Autres améliorations : la suppression de la date d'expiration du statut de résident « pré-établi » et la fin des vérifications supplémentaires. Les employeurs et les propriétaires de logement ne seront plus tenus de vérifier la conformité au droit du travail pour les ressortissants qui conservent leur emploi ou leur contrat de location. D'après les chiffres 2023 du gouvernement, 5,7 millions de personnes ont obtenu leurs droits au Royaume-Uni grâce au programme de règlement de l'UE. 3,7 millions d'entre eux avaient le statut de « résident établi ». 2 millions avaient le statut de « résident pré-établi ».
Expatriation au Royaume-Uni : à quoi faut-il s'attendre ?
James Cleverly soutient une réforme pensée pour les Britanniques.
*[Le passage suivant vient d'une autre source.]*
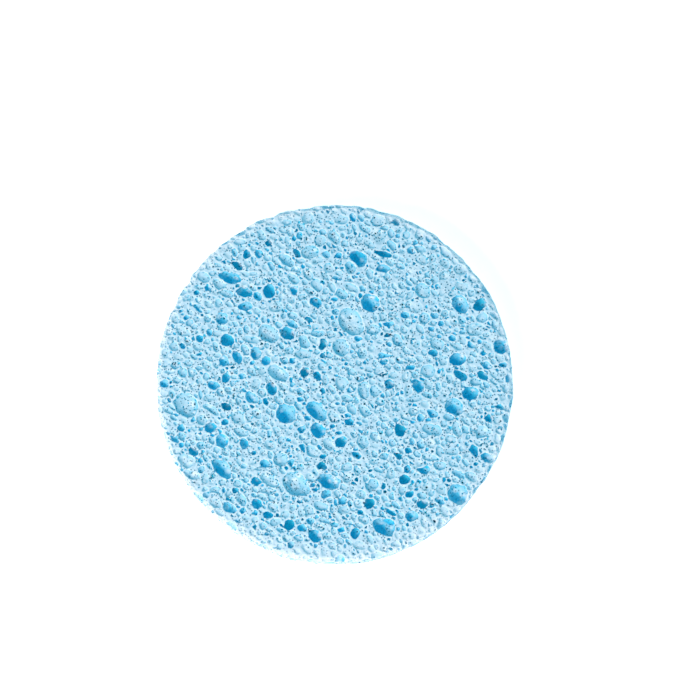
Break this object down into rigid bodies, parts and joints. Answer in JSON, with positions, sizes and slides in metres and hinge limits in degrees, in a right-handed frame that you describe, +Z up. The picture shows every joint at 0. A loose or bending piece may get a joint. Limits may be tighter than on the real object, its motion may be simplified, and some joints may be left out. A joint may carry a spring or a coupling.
{
  "type": "round cellulose sponge",
  "caption": "Flat round disc of pale blue open-celled cellulose foam, with cut-open cells of many sizes on every face, used for wiping and cleaning.",
  "frame": {"origin": "centre of the flat resting face", "axes": "+Z up through the thickness, from the resting face to the top face; X and Y lie in the resting face, and -Y is the side nearest to a person who looks down on it"},
  "size_m": [0.08, 0.08, 0.01],
  "materials": {
    "sponge_foam": "dry open-celled cellulose foam, matt, pale sky blue, deeper azure inside the cells"
  },
  "bodies": {
    "root": {"sponge": "sponge_foam"}
  },
  "joints": []
}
Le ministre de l'Intérieur rappelle que « les Britanniques méritent un système d'immigration défendant en priorité leurs intérêts. » De leur côté, les professionnels de santé rappellent que sans le secours des soignants étrangers, le NHS aurait sombré bien avant la Covid-19. Ils estiment la mesure du gouvernement contre-productive et pénalisante. Une « double peine » pour des soignants étrangers qui restent pourtant indispensables.
Et les entreprises ? Elles alertent quant au risque de se retrouver avec davantage d'étudiants étrangers diplômés, mais sans contrat de travail. Car la hausse des seuils de salaire exigés par le gouvernement pénalisera nombre d'employeurs. Les entreprises constatent déjà des annulations de contrat de travail, à cause d'une incapacité à rémunérer les jeunes diplômés étrangers conformément aux nouveaux standards de la loi.
Les protestations des contestataires sont balayées par un exécutif déterminé à faire baisser les chiffres de l'immigration légale. Il n'hésitera pas à aller « plus loin » pour atteindre ses objectifs. Il s'attend à une baisse de l'immigration nette de 150 000 à 200 000 grâce à ses mesures restrictives. De quoi permettre à Sunak de rentrer dans les pronostics de Johnson qui, en 2019, tablait sur une chute du nombre d'immigrants d'environ 226 000 par an.